A recent symposium on law clerks organized by Peppers and a colleague at Marquette Law School was featured in that law school’s magazine. That article is available online (PDF format).
On November 3 and 4, 2015 Washington and Lee law professor Jim Moliterno worked in Czech Republic on a project organized by a Czech NGO, Pro Bono Alliance, and financed by The US Embassy-Prague and the Prague international law firm, Kinstellar. The work was designed to increase the possibilities of required lawyer ethics courses at Czech Republic’s main law schools, Charles University in Prague, Masaryk University in Brno and Palacky University in Olomouc. Professor Moliterno met with interested faculty and deans and conducted a demonstration lawyer ethics class for a group of each school’s students with interested faculty and deans observing. He has already been invited back by two of the schools to teach a short ethics course.
In addition to the law school events, Professor Moliterno conducted a session with business lawyers in Prague at the Kinstellar offices.

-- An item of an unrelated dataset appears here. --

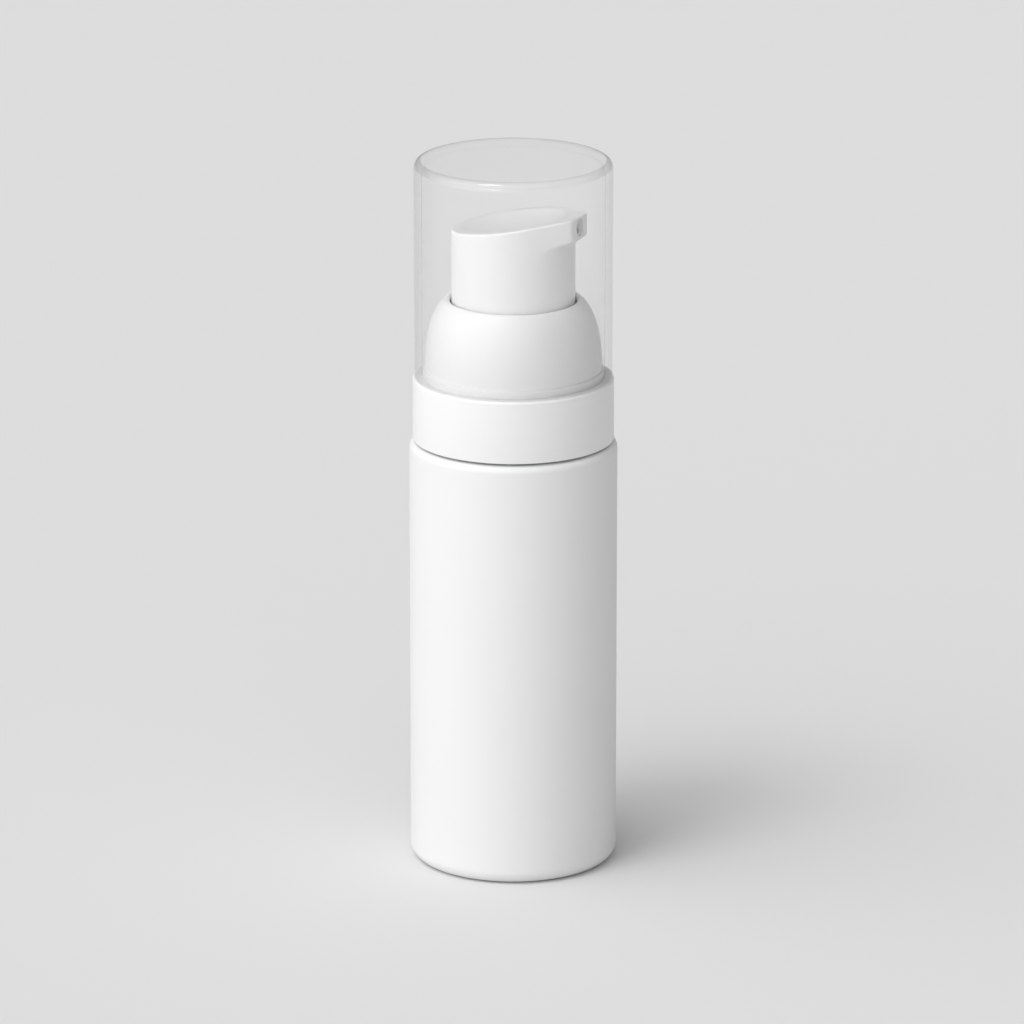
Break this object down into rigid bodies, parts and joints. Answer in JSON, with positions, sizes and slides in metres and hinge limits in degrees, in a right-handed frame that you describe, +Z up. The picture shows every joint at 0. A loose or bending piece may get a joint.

The group of about 25 lawyers engaged thoroughly in his interactive ethics teaching and several proposed that he do such a session for their own firms’ lawyers in house.
Finally, Professor Moliterno was the guest of honor at a reception hosted by the US Ambassador at the Ambassador’s Residence in Prague. The guests were leading lawyers, leading professors and deans, and Constitutional Court judges.